Odyssey is an online tool that helps writers, podcasters, and interviewers upload and transcribe their audio or video files making it easy to search through files.

Brief Overview:

Odyssey is a set of features of a proposed larger application suite meant to assist authors, writers, journalists, and students write and organize all their research in one location. This version of the application focuses solely on audio/video transcription. Odyssey seeks to fill a gap within the market for writing tools, as well as improving the experience and helping users save time through automation. I developed a tool to accurately and quickly transcribe multimedia files using two APIs: IBM Watson and Google Speech. Users are provided time stamped and color coded transcripts in order to easy find and correct inevitable mistakes. A user can click on a word within the transcript to start playing the specific audio/video file from that point. This serves two purposes: to retrieve correction recommendations for edits as well as allowing for users to resume a file from a specific location within the file.

Additional Reading

User Interviews

During my initial research for Odyssey as a research and writing tool I found that all of the top rated tools all lacked one key feature that often accompanies research: transcription. Although products such as Zotero and Evernote provide wonderful features for organization and file organization, they lack the ability to quickly find what you look for within multimedia files.

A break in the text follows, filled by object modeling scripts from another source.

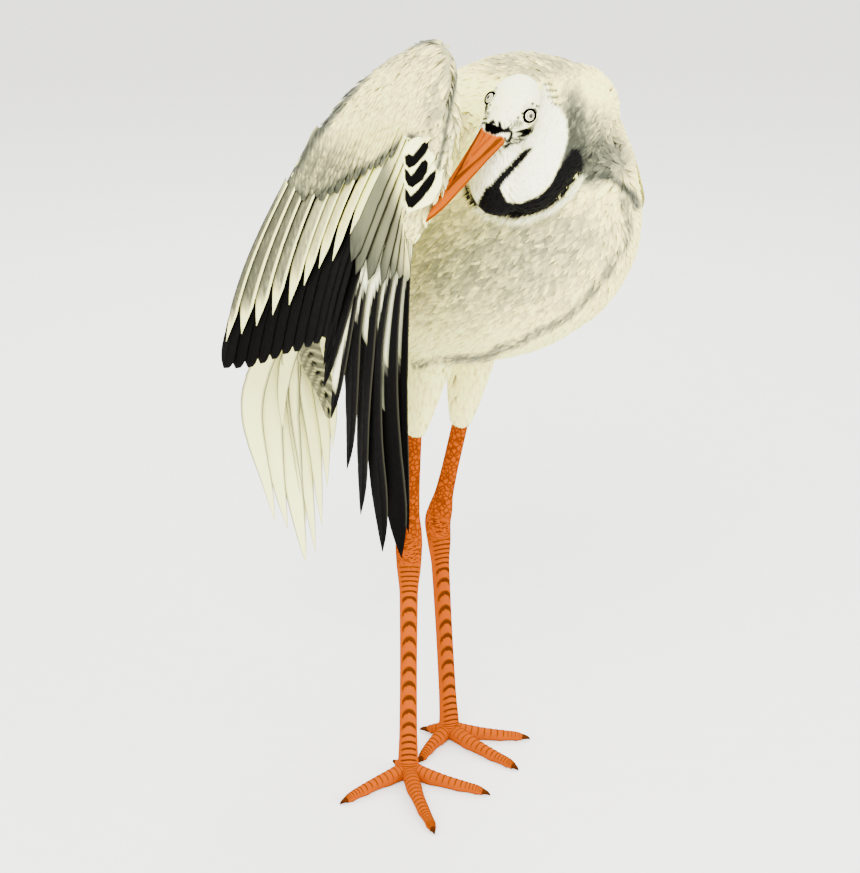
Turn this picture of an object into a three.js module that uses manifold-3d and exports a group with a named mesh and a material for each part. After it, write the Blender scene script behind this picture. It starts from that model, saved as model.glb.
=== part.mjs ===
// A white stork preening, life size: it stands on both feet with the head turned back to its right
// side, the bill at the edge of the lifted right wing, the left wing folded and the tail hanging.
// Millimetres, +Z up. The bird faces -Y and its left side is +X.
// The origin is at floor level, under the middle of the whole outline.

import * as THREE from "three";
import { mergeVertices } from "three/addons/utils/BufferGeometryUtils.js";
import Module from "manifold-3d";

const wasm = await Module();
wasm.setup();

// ---- Driving sizes ----

const GAP = 0.3;
const BODY_MIDDLE = -15;
const FINEST = 0.03;
const VANE_THICK = 0.9;
const VANE_TIP_THICK = 0.6;
const VANE_TIP_WIDTH = 0.07;
const VANE_RAGGED = 0.012;

// ---- Materials ----

const MATERIALS = {
  plumage: ["#f1edd2", 0.85],
  face: ["#f5f5e4", 0.8],
  black: ["#1b1a18", 0.6],
  bill: ["#f08a32", 0.45],
  leg: ["#ee7a24", 0.6],
  claw: ["#4a2c1c", 0.4],
  eye: ["#e9e6cf", 0.15],
};

function material(name) {
  const [color, roughness] = MATERIALS[name];
  return new THREE.MeshStandardMaterial({ color, roughness, metalness: 0 });
}

// ---- Small helpers ----

const vec = (x, y, z) => new THREE.Vector3(x, y, z);
const lerp = THREE.MathUtils.lerp;
const smoothstep = THREE.MathUtils.smoothstep;
const curveOf = (points) => new THREE.CatmullRomCurve3(points.map(([x, y, z]) => vec(x, y, z)));

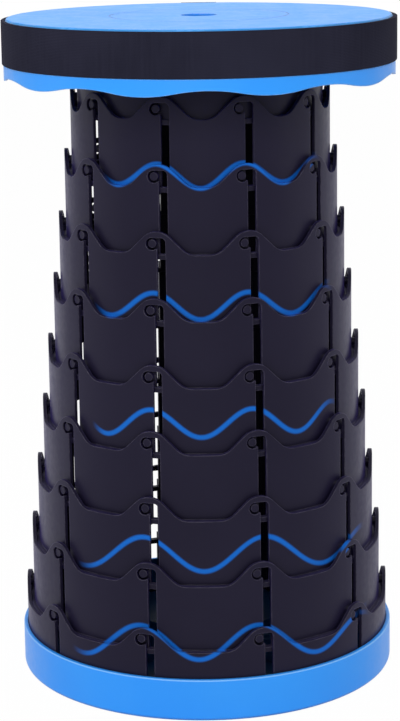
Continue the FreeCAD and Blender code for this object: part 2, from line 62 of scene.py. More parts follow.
NOISE_BAND: Pair = (0.3, 0.7)
NARROW_NOISE_BAND: Pair = (0.35, 0.65)
SHUT_IN_BAND: Pair = (0.25, 0.85)
EDGE_BAND: Pair = (0.75, 0.985)
HOLLOW_SAMPLES = 6
EDGE_SAMPLES = 4

# Sockets that share a name with others on their node, and so are reached by number.
MIX_BASE, MIX_OTHER, MIX_RESULT = 6, 7, 2
RANDOM_LOW, RANDOM_HIGH, RANDOM_RESULT = 2, 3, 1


class Stored(Enum):
    """Measures that are stored on the strap's mesh for its weave."""

    ALONG = "along"
    ACROSS = "across"
    WOVEN = "woven"


class Side(Enum):
    """The strap's two ends, by the side on which they lie as the stool is seen from the front."""

    LEFT = 1
    RIGHT = -1


class Graph:
    """A small writer for one node tree."""

    def __init__(self, tree: bpy.types.NodeTree) -> None:
        """Start a writer for a tree, and empty the tree."""
        self.tree = tree
        self.tree.nodes.clear()

    def add(self, kind: str, **settings: object) -> bpy.types.Node:
        """Add a node.

        Args:
            kind: the node's type name.
            settings: properties of the node, such as its operation.

        Returns:
            The new node.
        """
        node = self.tree.nodes.new(kind)
        for name, value in settings.items():
            setattr(node, name, value)
        return node

    def link(self, source: Socket, target: Socket) -> None:
        """Join an output to an input."""
        self.tree.links.new(source, target)

    def feed(self, socket: Socket, value: object) -> None:
        """Link a socket to another, or set its own value.

        Args:
            socket: the input to fill.
            value: an output socket, a number or a tuple.
        """
        if isinstance(value, bpy.types.NodeSocket):
            self.link(value, socket)
        elif isinstance(value, tuple) and len(value) == 3 and socket.type == "RGBA":
            socket.default_value = (*value, 1.0)
        else:
            socket.default_value = value

    def math(self, operation: str, *values: Source, clamp: bool = False) -> Socket:
        """Add a Math node and return its result.

        Args:
            operation: the name of the operation.
            values: its operands.
            clamp: whether the result is held between 0 and 1.

        Returns:
            The result socket.
        """
        node = self.add("ShaderNodeMath", operation=operation, use_clamp=clamp)
        for socket, value in zip(node.inputs, values):
            self.feed(socket, value)
        return node.outputs[0]

    def remap(
        self, value: Source, low: float, high: float, to_low: float, to_high: float
    ) -> Socket:
        """Map a value smoothly from one range to another.

        Args:
            value: the value to map.
            low: start of its range.
            high: end of its range.
            to_low: result at the start.
            to_high: result at the end.

        Returns:
            The result socket.
        """
        node = self.add("ShaderNodeMapRange", interpolation_type="SMOOTHSTEP")
        names = ("Value", "From Min", "From Max", "To Min", "To Max")
        for name, amount in zip(names, (value, low, high, to_low, to_high)):
            self.feed(node.inputs[name], amount)
        return node.outputs["Result"]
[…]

I conducted interviews initially with three individuals Ana(student), Yassir(Physician), and Leena(Psychologist). When asked about tools they use for their research and writing process, the top mentions were Google Docs, Evernote, and Authero. The features they enjoyed most are the clean design, seamless syncing across devices, and the ability to collaborate. Upon further research with more perspective users I was able to create Personas and User Journeys to identify the biggest pain point in the process for the users.

Sifting through hours and hours of audio and video files searching for the mention of a topic or keyword leads to wasted time. By providing a tool that allows for quick and accurate transcription, users are able to quickly and easily search for keywords or topics they are searching for. After speaking with journalists and podcasters about their pain points in the research process the primary issue was searching through audio/video interviews or recordings looking for a topic. Providing accurate transcript quickly allows for the user to save time, and focus on their work.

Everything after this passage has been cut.